[start of Provided data]

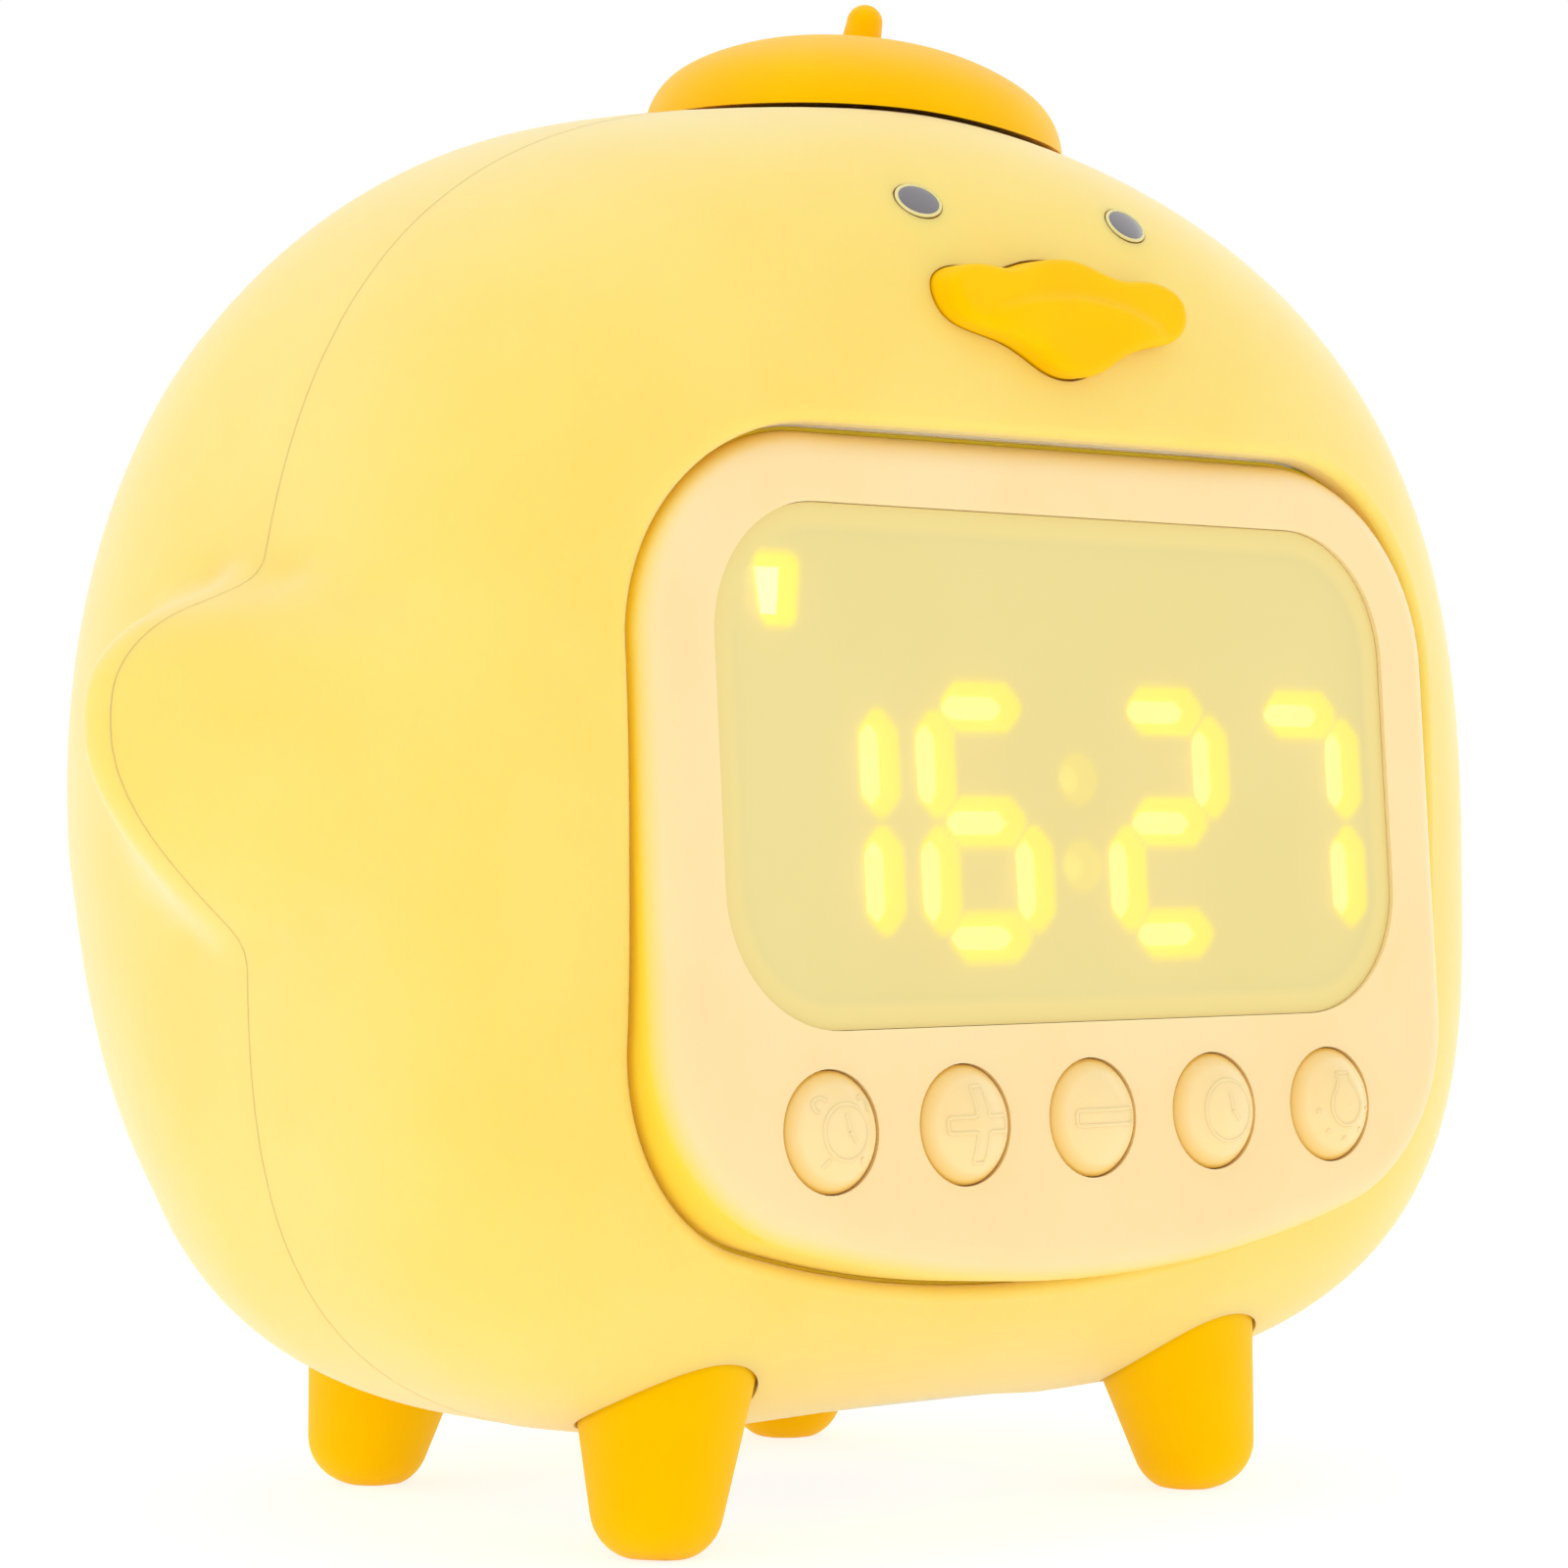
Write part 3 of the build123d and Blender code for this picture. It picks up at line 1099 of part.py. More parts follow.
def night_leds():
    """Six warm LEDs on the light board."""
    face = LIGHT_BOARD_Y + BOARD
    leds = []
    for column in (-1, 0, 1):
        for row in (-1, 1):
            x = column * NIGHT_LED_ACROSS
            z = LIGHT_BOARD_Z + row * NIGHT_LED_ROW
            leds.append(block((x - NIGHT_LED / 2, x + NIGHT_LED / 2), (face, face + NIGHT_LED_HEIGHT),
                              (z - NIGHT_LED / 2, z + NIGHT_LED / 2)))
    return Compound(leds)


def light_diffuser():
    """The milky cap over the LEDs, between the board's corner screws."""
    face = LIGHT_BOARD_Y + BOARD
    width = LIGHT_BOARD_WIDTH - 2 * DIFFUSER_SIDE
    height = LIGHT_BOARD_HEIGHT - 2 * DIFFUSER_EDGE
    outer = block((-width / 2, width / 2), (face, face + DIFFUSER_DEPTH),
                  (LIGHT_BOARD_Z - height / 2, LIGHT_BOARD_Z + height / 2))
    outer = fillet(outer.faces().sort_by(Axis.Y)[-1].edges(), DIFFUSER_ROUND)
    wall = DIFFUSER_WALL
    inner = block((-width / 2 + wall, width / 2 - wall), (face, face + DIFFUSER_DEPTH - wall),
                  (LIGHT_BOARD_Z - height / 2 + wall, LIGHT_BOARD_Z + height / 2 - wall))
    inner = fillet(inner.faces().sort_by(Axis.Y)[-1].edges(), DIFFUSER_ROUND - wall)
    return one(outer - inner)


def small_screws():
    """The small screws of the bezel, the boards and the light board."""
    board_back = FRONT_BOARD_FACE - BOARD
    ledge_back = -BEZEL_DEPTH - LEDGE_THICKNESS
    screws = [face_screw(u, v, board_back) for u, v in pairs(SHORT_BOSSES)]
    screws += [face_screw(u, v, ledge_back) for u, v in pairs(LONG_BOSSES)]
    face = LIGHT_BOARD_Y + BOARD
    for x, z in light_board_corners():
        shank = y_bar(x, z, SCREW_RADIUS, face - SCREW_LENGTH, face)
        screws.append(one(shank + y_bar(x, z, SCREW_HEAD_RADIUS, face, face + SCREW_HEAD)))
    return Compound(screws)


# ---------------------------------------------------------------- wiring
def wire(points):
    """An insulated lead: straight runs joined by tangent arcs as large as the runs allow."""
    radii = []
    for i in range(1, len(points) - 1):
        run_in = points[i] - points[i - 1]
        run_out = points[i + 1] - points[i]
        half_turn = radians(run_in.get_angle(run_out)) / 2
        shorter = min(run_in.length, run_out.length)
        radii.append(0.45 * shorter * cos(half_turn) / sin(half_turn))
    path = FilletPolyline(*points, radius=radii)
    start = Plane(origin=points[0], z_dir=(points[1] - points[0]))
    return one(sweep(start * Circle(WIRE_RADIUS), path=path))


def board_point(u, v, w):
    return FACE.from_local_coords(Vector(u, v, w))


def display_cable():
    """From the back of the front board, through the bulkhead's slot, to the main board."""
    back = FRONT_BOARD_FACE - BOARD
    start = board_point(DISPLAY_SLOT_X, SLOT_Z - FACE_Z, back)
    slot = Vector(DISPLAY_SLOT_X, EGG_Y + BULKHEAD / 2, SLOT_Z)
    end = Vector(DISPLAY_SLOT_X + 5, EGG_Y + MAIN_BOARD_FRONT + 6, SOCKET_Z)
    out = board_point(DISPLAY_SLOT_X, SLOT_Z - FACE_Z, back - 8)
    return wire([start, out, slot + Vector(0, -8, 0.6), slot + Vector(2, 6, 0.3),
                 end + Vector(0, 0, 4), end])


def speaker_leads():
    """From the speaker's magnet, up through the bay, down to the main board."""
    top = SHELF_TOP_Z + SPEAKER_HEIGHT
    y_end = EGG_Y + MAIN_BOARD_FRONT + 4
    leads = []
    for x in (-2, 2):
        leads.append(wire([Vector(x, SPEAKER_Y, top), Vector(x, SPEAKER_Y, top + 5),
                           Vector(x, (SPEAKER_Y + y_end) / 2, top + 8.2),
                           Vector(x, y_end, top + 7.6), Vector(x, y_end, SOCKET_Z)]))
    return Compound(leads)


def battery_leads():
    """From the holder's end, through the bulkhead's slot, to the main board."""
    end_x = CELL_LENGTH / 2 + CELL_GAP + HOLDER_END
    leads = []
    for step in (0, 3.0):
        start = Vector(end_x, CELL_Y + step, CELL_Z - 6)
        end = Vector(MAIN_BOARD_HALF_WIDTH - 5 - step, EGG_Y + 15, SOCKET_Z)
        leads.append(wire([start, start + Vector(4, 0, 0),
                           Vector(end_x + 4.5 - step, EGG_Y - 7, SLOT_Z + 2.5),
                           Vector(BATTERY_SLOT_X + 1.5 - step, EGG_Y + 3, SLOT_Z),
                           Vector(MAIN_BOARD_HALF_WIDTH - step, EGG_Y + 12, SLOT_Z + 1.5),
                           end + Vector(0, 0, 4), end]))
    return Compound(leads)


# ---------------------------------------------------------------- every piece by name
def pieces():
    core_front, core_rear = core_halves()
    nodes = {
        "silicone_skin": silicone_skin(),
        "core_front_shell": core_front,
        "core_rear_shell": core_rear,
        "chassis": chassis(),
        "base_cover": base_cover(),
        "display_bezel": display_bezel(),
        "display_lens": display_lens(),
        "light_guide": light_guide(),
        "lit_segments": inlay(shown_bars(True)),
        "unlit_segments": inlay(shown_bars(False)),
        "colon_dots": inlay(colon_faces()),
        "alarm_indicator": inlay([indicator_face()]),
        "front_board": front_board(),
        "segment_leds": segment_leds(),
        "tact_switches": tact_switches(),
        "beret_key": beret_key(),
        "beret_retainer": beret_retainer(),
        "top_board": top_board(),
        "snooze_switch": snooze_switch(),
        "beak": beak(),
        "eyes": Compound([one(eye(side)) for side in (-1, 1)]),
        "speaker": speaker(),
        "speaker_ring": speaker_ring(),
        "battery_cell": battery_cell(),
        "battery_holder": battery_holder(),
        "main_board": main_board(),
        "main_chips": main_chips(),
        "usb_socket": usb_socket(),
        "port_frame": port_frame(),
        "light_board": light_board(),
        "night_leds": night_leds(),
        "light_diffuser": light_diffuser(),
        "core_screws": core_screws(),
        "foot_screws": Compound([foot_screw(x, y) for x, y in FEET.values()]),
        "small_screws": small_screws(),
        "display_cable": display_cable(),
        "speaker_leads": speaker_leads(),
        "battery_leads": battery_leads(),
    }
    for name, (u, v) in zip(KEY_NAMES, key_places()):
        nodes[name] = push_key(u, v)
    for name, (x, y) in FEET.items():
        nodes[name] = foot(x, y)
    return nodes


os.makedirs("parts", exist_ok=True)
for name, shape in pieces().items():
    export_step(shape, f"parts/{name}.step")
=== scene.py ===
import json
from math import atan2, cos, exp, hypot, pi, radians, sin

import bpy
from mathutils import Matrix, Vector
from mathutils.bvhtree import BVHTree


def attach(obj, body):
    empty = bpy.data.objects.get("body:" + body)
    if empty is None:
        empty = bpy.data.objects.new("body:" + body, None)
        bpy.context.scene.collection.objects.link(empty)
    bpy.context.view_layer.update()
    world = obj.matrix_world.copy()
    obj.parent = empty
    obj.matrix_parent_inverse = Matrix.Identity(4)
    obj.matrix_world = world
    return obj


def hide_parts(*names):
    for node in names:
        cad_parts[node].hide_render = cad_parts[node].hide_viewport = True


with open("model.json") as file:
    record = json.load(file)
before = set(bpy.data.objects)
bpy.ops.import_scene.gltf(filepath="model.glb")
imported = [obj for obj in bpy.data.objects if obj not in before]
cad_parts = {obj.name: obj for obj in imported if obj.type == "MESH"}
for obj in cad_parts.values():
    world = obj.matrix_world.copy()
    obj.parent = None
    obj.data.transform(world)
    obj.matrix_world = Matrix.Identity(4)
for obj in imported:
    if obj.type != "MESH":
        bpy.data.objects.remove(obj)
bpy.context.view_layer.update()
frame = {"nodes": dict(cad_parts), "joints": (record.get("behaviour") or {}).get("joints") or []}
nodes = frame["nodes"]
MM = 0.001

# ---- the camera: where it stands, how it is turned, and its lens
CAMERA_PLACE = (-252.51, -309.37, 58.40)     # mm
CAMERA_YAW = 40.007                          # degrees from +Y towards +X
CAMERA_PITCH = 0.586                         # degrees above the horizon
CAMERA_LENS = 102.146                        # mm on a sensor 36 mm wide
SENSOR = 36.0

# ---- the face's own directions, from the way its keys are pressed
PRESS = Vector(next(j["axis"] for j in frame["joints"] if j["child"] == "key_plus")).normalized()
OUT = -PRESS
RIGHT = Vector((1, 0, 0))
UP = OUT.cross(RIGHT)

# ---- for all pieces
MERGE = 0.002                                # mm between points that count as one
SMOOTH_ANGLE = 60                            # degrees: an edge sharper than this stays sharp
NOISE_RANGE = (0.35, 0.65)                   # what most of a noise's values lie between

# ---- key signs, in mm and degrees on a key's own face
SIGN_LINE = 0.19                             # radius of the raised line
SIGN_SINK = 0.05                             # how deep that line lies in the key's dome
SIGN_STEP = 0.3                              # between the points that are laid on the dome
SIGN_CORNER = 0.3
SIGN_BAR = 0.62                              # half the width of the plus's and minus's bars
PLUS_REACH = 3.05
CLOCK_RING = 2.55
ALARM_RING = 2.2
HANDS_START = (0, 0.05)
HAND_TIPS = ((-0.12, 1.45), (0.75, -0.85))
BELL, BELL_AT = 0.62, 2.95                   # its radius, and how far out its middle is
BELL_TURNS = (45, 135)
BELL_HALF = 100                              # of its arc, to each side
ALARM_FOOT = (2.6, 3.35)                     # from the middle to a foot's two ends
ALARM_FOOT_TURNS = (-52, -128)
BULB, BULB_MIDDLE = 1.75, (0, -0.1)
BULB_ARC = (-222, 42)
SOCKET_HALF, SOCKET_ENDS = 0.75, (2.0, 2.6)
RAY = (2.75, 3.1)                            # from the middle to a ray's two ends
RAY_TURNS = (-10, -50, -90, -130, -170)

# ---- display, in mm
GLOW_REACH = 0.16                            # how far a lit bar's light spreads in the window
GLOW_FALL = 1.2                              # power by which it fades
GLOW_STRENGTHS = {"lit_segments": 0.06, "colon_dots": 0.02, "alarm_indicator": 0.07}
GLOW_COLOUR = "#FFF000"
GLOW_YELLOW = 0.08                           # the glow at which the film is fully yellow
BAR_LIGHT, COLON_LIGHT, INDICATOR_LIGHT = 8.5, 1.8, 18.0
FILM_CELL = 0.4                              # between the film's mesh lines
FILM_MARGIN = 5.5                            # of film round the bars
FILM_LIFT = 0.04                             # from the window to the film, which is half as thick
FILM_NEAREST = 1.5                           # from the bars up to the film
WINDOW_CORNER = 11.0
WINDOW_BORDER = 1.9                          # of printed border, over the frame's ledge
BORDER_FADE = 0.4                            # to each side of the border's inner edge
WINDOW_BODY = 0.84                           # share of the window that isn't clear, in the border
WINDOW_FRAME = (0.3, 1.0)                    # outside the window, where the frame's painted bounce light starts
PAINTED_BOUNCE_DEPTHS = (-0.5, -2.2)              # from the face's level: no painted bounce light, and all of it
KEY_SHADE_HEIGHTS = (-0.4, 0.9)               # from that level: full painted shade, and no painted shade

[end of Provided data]

### Request
Quote the lines that begin at the line containing "return nodes" and end at the line containing "obj.matrix_parent_inverse = Matrix.Identity(4)", keeping both of those lines.

### Full answer
    return nodes


os.makedirs("parts", exist_ok=True)
for name, shape in pieces().items():
    export_step(shape, f"parts/{name}.step")
=== scene.py ===
import json
from math import atan2, cos, exp, hypot, pi, radians, sin

import bpy
from mathutils import Matrix, Vector
from mathutils.bvhtree import BVHTree


def attach(obj, body):
    empty = bpy.data.objects.get("body:" + body)
    if empty is None:
        empty = bpy.data.objects.new("body:" + body, None)
        bpy.context.scene.collection.objects.link(empty)
    bpy.context.view_layer.update()
    world = obj.matrix_world.copy()
    obj.parent = empty
    obj.matrix_parent_inverse = Matrix.Identity(4)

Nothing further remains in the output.